Column: Mr. Shadow
Living with a daily dose of depression and anxiety
Everyone has those days, right?
One of those days where you just so happen to wake up feeling a bit sad. No real reason to why. You’re just…sad.
For most people that feeling just fades; it just goes away after a day or even a couple of hours.
But for me that feeling just lingers like a shadow, a dark shadow that never really seems to go away and just leave me alone. Even after I beg it to just let me be happy even for a couple of seconds.
I just can’t drop this shadow.
“One of those days” becomes one of those weeks. “One of those weeks” becomes one of those months, and before I know it, I’ve had “one of those days” every day.
The shadow didn’t just go away like everyone else’s did.
It just became me.
Don’t get me wrong. It’s not like I don’t ever smile or even laugh. I might even get that glimmer of hope and start to believe that Mr. Shadow is gone forever.
But that happy feeling just doesn’t last. I go home after a good day, start to overthink the moments that made me smile the most and…poof. Mr. Shadow is back on me. And I’m scared.
He’s grabbing on tighter than before as if he’s making sure I won’t leave and be happy again. That good, happy feeling I had?
Gone.
Pulled straight out of me like it never, ever happened.

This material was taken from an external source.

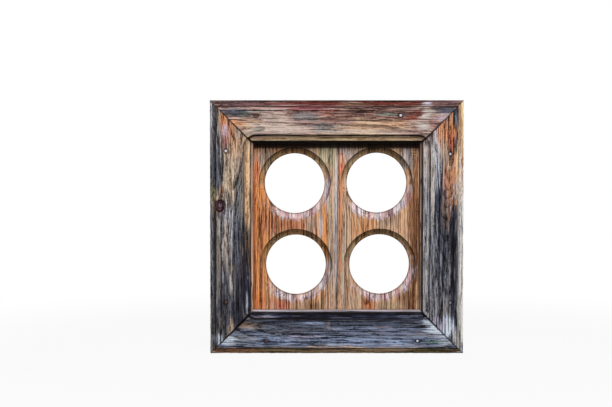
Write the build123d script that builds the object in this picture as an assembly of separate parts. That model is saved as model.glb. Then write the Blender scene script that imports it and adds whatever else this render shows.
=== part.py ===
from build123d import *

import math
import os

# A square wooden window with four round openings, seen from the front.
# X runs to the right, Z runs up, and the front faces -Y. All sizes are in millimetres.
# The pieces are built round the middle of the window, with the casing's back on Y = 0,
# and are moved at the end so that the origin is the middle of the sub-frame's underside.

# Casing: four mitred boards that cover the sub-frame and lap over the wall
casing_side = 600.0
casing_width = 96.0
casing_thick = 28.0
wall_overlap = 12.0
reveal = 6.0

# Cove with a quirk, run along both edges of the casing and round each opening
cove_radius = 14.5
quirk_depth = 2.0
guide_radius = 14.0

# Mitres that have opened as the wood shrank: gap at the outer corner, gap at the inner corner
mitre_gaps = {
    "top_left": (0.5, 2.4),
    "top_right": (0.4, 2.8),
    "bottom_right": (2.6, 3.2),
    "bottom_left": (0.8, 4.6),
}

# Sub-frame: mitred half-laps at the corners, rebated from the back for the panel
lip_depth = 10.0
rebate_width = 15.0

# Panel: two boards with a tongue and groove; their joint leans a little
panel_thick = 27.0
panel_side_room = 1.5
panel_top_room = 3.0
joint_top = 4.0
joint_bottom = 0.0
joint_gap = 1.0
tongue_front = 14.0
tongue_thick = 8.0
tongue_length = 8.0
tongue_room = 0.3
groove_room = 1.0

# Round openings, placed from the middle of the window: across, up
opening_radius = 71.5
left_openings = [(-99.7, 102.9), (-96.7, -91.4)]
right_openings = [(95.9, 104.2), (102.7, -90.7)]

# Beads that hold the panel in its rebate from behind
bead_depth = 13.0
bead_splay = 4.0
bead_gap = 0.4

# One peg through each half-lap, placed as shares of the sub-frame's width: across, up
peg_radius = 6.0
peg_across = 0.36
peg_up = 0.74

# Casing nails, cut from plate with a round head.
# Their places run along each board, clockwise round the window, with an inset from its outer edge.
nail_length = 60.0
nail_width = 3.4
nail_tip = 1.6
nail_thick = 2.6
nail_head_radius = 2.6
nail_head_thick = 1.2
nail_spots = {
    "top": [(-190.0, 37.0), (149.5, 36.5)],
    "right": [(-173.0, 33.0), (178.0, 32.0)],
    "bottom": [(-191.0, 31.5), (167.0, 31.5)],
    "left": [(-176.0, 39.0), (180.0, 39.0)],
}

# Bead pins: brads cut from thinner plate, with a lip on one side for a head
pin_count = 3
pin_length = 25.0
pin_width = 2.0
pin_tip = 0.9
pin_thick = 1.2
pin_lip = 0.6
pin_lip_thick = 0.8

# Room round each peg, nail and pin
fixing_room = 0.05

# How far a cutter runs past the wood that it cuts
overcut = 5.0

# Worked out from the sizes above
casing_half = casing_side / 2
lip_half = casing_half - casing_width
frame_half = casing_half - wall_overlap
frame_open = lip_half - reveal
frame_width = frame_half - frame_open
frame_depth = lip_depth + panel_thick + bead_depth
lap_depth = frame_depth / 2
rebate_half = frame_open + rebate_width
panel_front = lip_depth
panel_back = lip_depth + panel_thick

# Each side in clockwise order: its turn about Y, and its corners at the near and far end
sides = {
    "top": (0, "top_left", "top_right"),
    "right": (90, "top_right", "bottom_right"),
    "bottom": (180, "bottom_right", "bottom_left"),
    "left": (270, "bottom_left", "top_left"),
}


def prism(points, y_from, y_to):
    """A block whose outline is given in X and Z."""
    outline = Polyline(*[(x, y_from, z) for x, z in points], close=True)
    return extrude(make_face(outline), amount=y_to - y_from, dir=(0, 1, 0))


def box_between(x_from, x_to, y_from, y_to, z_from, z_to):
    corners = [(x_from, z_from), (x_to, z_from), (x_to, z_to), (x_from, z_to)]
    return prism(corners, y_from, y_to)


def put_on(side, shape):
    """Turns a shape built for the top side to its own side."""
    return Rot(0, sides[side][0], 0) * shape


def mitred_block(inner, outer, y_from, y_to, near_gap=(0, 0), far_gap=(0, 0)):
    """A top member with 45 degree ends, each held back by half of its mitre's gap."""
    near_outer, near_inner = [gap / math.sqrt(2) for gap in near_gap]
    far_outer, far_inner = [gap / math.sqrt(2) for gap in far_gap]
    points = [
        (-outer + near_outer, outer),
        (outer - far_outer, outer),
        (inner - far_inner, inner),
        (-inner + near_inner, inner),
    ]
    return prism(points, y_from, y_to)


def cove_section(guide, face):
    """What the moulding cutter removes, from its axis outwards, below a face at Y = face."""
    rim = guide + cove_radius
    shoulder = face + quirk_depth
    foot = shoulder + cove_radius
    diagonal = cove_radius * math.sqrt(0.5)
    top = face - overcut
    wall = Polyline((0, top), (rim, top), (rim, shoulder))
    cove = ThreePointArc((rim, shoulder), (guide + diagonal, shoulder + diagonal), (guide, foot))
    base = Polyline((guide, foot), (0, foot), (0, top))
    return make_face([wall, cove, base])


def cove_round(guide, face):
    """The cutter turned on the spot, as round an opening or in an inside corner."""
    return revolve(cove_section(guide, face), Axis.Y)


def cove_run(length, face):
    """The cutter run straight, to the right and left of the middle, opening upwards."""
    run = extrude(cove_section(guide_radius, face), amount=length / 2, dir=(0, 0, 1), both=True)
    return Rot(0, -90, 0) * run


def tapered_shank(length, width, tip_width, thick, room=0.0):
    """A cut nail's shank along +Y from Y = 0, or its hole where room is given."""
    top, tip = width / 2 + room, tip_width / 2 + room
    end = length + room
    outline = [(-top, -room), (top, -room), (tip, end), (-tip, end)]
    face = make_face(Polyline(*outline, close=True))
    return extrude(face, amount=thick / 2 + room, dir=(0, 0, 1), both=True)


def casing_nail(room=0.0):
    shank = tapered_shank(nail_length, nail_width, nail_tip, nail_thick, room)
    head = Cylinder(
        nail_head_radius + room,
        nail_head_thick + 2 * room,
        align=(Align.CENTER, Align.CENTER, Align.MIN),
    )
    return shank + Pos(0, -room, 0) * Rot(-90, 0, 0) * head


def bead_pin(room=0.0):
    """A brad along +Z, its lip towards +X."""
    shank = tapered_shank(pin_length, pin_width, pin_tip, pin_thick, room)
    lip = Box(
        pin_width / 2 + pin_lip + room,
        pin_lip_thick + 2 * room,
        pin_thick + 2 * room,
        align=(Align.MIN, Align.MIN, Align.CENTER),
    )
    return Rot(90, 0, 0) * (shank + Pos(0, -room, 0) * lip)


def nails_of(side, room=0.0):
    spots = nail_spots[side]
    return [Pos(x, -casing_thick, casing_half - inset) * casing_nail(room) for x, inset in spots]


def pins_of_bead(room=0.0):
    pitch = 2 * frame_open / pin_count
    middle = (pin_count - 1) / 2
    y = panel_back + (bead_depth - bead_splay) / 2
    return [Pos((i - middle) * pitch, y, frame_open) * bead_pin(room) for i in range(pin_count)]


def all_pegs(room=0.0):
    """The four pegs, each through a rail's front half and a jamb's back half."""
    across = frame_open + peg_across * frame_width
    up = frame_open + peg_up * frame_width
    peg = Rot(-90, 0, 0) * Cylinder(
        peg_radius + room, frame_depth + 2 * room, align=(Align.CENTER, Align.CENTER, Align.MIN)
    )
    return [Pos(x, -room, z) * peg for x in (-across, across) for z in (-up, up)]


def casing_board(side):
    """A mitred board, moulded along its outer edge and round the inside of the casing."""
    near, far = sides[side][1:]
    board = mitred_block(
        lip_half, casing_half, -casing_thick, 0, mitre_gaps[near], mitre_gaps[far]
    )
    guide_line = lip_half - guide_radius
    inner_run = Pos(0, 0, guide_line) * cove_run(2 * guide_line, -casing_thick)
    outer_run = Rot(0, 180, 0) * cove_run(casing_side + 2 * overcut, -casing_thick)
    board -= [inner_run, Pos(0, 0, casing_half + guide_radius) * outer_run]
    corner_cut = cove_round(guide_radius, -casing_thick)
    board -= [Pos(x, 0, guide_line) * corner_cut for x in (-guide_line, guide_line)]
    board -= nails_of(side, fixing_room)
    return put_on(side, board)


def frame_member(side):
    """A rail or jamb of the sub-frame. The jambs' back halves run through the corners."""
    back_half = frame_half if side in ("left", "right") else frame_open
    member = mitred_block(frame_open, frame_half, 0, lap_depth)
    member += box_between(-back_half, back_half, lap_depth, frame_depth, frame_open, frame_half)
    member -= box_between(
        -rebate_half, rebate_half, panel_front, frame_depth + overcut, 0, rebate_half
    )
    member -= nails_of(side, fixing_room) + pins_of_bead(fixing_room)
    return put_on(side, member) - all_pegs(fixing_room)


def joint_line(offset, z):
    """Where the boards' joint lies across the window, at a height above its middle."""
    share = (z + rebate_half) / (2 * rebate_half)
    return joint_bottom + share * (joint_top - joint_bottom) + offset


def joint_band(near_offset, far_offset, y_from, y_to, foot, head):
    """A band between two lines that follow the leaning joint."""
    points = [
        (joint_line(near_offset, foot), foot),
        (joint_line(far_offset, foot), foot),
        (joint_line(far_offset, head), head),
        (joint_line(near_offset, head), head),
    ]
    return prism(points, y_from, y_to)


def panel_board(hand):
    """One board, out to the rebate on one side and to the leaning joint on the other."""
    foot, head = -rebate_half, rebate_half - panel_top_room
    side = hand * (rebate_half - panel_side_room)
    edge = hand * joint_gap / 2
    points = [
        (side, foot),
        (joint_line(edge, foot), foot),
        (joint_line(edge, head), head),
        (side, head),
    ]
    return prism(points, panel_front, panel_back)


def cut_openings(board, centres):
    """Saws each round opening and moulds its front edge."""
    for x, z in centres:
        sawn = Rot(-90, 0, 0) * Cylinder(opening_radius, 4 * panel_thick)
        board -= Pos(x, 0, z) * sawn
        board -= Pos(x, 0, z) * cove_round(opening_radius, panel_front)
    return board


def panel_board_left():
    tongue_y = panel_front + tongue_front
    start = -joint_gap / 2
    board = panel_board(-1)
    board += joint_band(
        start - joint_gap,
        start + tongue_length,
        tongue_y,
        tongue_y + tongue_thick,
        -rebate_half,
        rebate_half - panel_top_room,
    )
    return cut_openings(board, left_openings)


def panel_board_right():
    groove_y = panel_front + tongue_front - tongue_room
    groove_end = -joint_gap / 2 + tongue_length + groove_room
    board = panel_board(1)
    board -= joint_band(
        -overcut,
        groove_end,
        groove_y,
        groove_y + tongue_thick + 2 * tongue_room,
        -rebate_half - overcut,
        rebate_half + overcut,
    )
    return cut_openings(board, right_openings)


def bead(side):
    """A mitred bead with its inner back edge splayed off."""
    gaps = (bead_gap, bead_gap)
    strip = mitred_block(frame_open, rebate_half, panel_back, frame_depth, gaps, gaps)
    splay = min(bead_splay, bead_depth - 1, rebate_width - 1)
    corner = [
        (-frame_half, frame_depth - splay, frame_open),
        (-frame_half, frame_depth, frame_open + splay),
        (-frame_half, frame_depth, frame_open),
    ]
    wedge = extrude(make_face(Polyline(*corner, close=True)), amount=2 * frame_half, dir=(1, 0, 0))
    strip -= wedge
    strip -= pins_of_bead(fixing_room)
    return put_on(side, strip)


def place(shape):
    """Moves the window so that the origin is the middle of the sub-frame's underside."""
    return Pos(0, -frame_depth / 2, frame_half) * shape


def gather(solids):
    return Compound([solid for group in solids for solid in group.solids()])


def save(name, shape):
    export_step(place(shape), os.path.join("parts", name + ".step"))


os.makedirs("parts", exist_ok=True)

for name in sides:
    save("casing_" + name, casing_board(name))

save("frame_head", frame_member("top"))
save("frame_sill", frame_member("bottom"))
save("frame_jamb_left", frame_member("left"))
save("frame_jamb_right", frame_member("right"))

save("panel_board_left", panel_board_left())
save("panel_board_right", panel_board_right())

for name in sides:
    save("bead_" + name, bead(name))

save("frame_pegs", gather(all_pegs()))
save("casing_nails", gather([put_on(name, n) for name in sides for n in nails_of(name)]))
save("bead_pins", gather([put_on(name, pin) for name in sides for pin in pins_of_bead()]))
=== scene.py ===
import bpy
import math
import numpy as np
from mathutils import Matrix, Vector


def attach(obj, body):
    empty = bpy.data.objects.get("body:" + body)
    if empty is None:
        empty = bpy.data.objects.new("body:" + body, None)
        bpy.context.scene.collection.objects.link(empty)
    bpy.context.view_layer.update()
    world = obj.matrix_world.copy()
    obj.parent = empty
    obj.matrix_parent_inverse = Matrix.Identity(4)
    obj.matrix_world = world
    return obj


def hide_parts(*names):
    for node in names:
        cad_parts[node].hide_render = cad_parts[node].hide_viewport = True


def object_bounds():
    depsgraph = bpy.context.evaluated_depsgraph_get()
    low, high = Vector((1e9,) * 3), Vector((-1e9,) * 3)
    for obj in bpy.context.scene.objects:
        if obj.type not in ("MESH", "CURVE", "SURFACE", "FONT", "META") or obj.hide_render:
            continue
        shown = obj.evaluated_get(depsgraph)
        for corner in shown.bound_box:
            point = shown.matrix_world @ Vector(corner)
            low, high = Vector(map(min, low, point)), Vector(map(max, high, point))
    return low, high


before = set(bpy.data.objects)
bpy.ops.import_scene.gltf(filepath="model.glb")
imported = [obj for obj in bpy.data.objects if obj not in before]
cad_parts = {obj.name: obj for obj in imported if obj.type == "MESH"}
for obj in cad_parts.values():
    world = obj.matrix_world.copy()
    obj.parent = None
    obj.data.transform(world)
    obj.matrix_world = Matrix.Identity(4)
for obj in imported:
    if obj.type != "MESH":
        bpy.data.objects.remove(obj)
solidBox = [list(corner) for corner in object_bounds()]
print("window: solids loaded")

# the same sizes as the solids, in millimetres from the middle of the window
window = {
    "casingHalf": 300.0,
    "lipHalf": 204.0,
    "casingThick": 28.0,
    "coveRadius": 14.5,
    "quirkDepth": 2.0,
    "guideRadius": 14.0,
    "frameHalf": 288.0,
    "frameOpen": 198.0,
    "frameDepth": 50.0,
    "panelFront": 10.0,
    "panelBack": 37.0,
    "rebateHalf": 213.0,
}
perMetre = 1000.0
slope = math.sqrt(0.5)


def toFrame(points):
    moved = np.array(points, float)
    moved[:, 1] -= window["frameDepth"] / 2
    moved[:, 2] += window["frameHalf"]
    return moved / perMetre


# value noise on a lattice of hashed numbers
hashing = {
    "axes": (73856093, 19349663, 83492791),
    "seed": 40503,
    "stirs": ((15, 0x2C1B3C6D), (12, 0x297A2D39)),
    "lastShift": 15,
    "mask": 0x7FFFFFFF,
    "layerStep": 17,
}

# every use of noise on a board: its step from the board's seed, its cells along and across in mm, its layers
noises = {
    "rough": (2, 70, 22, 2),
    "chips": (3, 7, 7, 3),
    "softWood": (4, 60, 6, 2),
    "uneven": (5, 55, 13, 3),
    "knotRough": (5, 6, 6, 2),
    "stain": (6, 32, 6, 2),
    "quirkStain": (6, 22, 22, 2),
    "pits": (8, 9, 2.5, 2),
    "rimStart": (12, 4.5, 60, 3),
    "rimDrift": (13, 18, 18, 2),
    "rimRagged": (14, 4.6, 70, 3),
    "rimRosy": (15, 7, 60, 2),
    "rimFringe": (16, 3.5, 50, 2),
    "streak": (71, 46, 3.4, 3),
    "fine": (81, 15, 2.1, 2),
    "blotch": (91, 24, 12, 3),
}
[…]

Eventually that feeling of sadness and fear became something I’ve gotten used to. I’ve become comfortable. I don’t even care about anyone’s success or happy moments because I can’t even be happy for my own.
I’ve became an angry, bitter, mean, selfish person. My heart races with paranoia for unknown reasons. I stop eating for days. The adrenaline becomes my fuel. My mood swings range from happy go lucky to anger in the blink of an eye, and the violent movements of my body are uncontrollable.
I can’t help it.
I want to be happy and unfazed by simple life events.
But comfort is nice.
I think I’ve learned how to deal with the sadness I feel every day. The tears that fall effortlessly down my cheeks. The questions that burn holes into my heart. The lies that spill shamelessly out of my mouth to make things easier.
I want to talk about how I feel to the curious, caring people who ask me if I’m OK.
But how?
How do I explain that I am truly terrified to be happy because I believe the miraculous Mr. Shadow will comeback to rip the smile off my face again?
I can’t. I won’t. So I don’t.
I sit and continue to paint a huge nothing is wrong with me smile on my unhappy, teary-eyed face and try not to think about the happy memories.
I hope no one will ask me those heartbreaking questions that make me cry because saying “everything” when someone asks what’s wrong makes me feel even worse.
I hope no one will make me explain why I cried every night this week because saying “I don’t know anymore” makes me question my sanity.
I hope Mr. Shadow will never make me take the medication I’m petrified of taking because I know I will abuse the pills. Anything to stop the racing thoughts shouldn’t be limited to a “once a day” amount, and I don’t trust myself.
I hope that everyone else is so happy that they never stop smiling because I don’t ever want anyone to suffer through what I have to suffer through.
Every. Single. Day.
Mr. Shadow’s daily dose of bipolar depression and anxiety.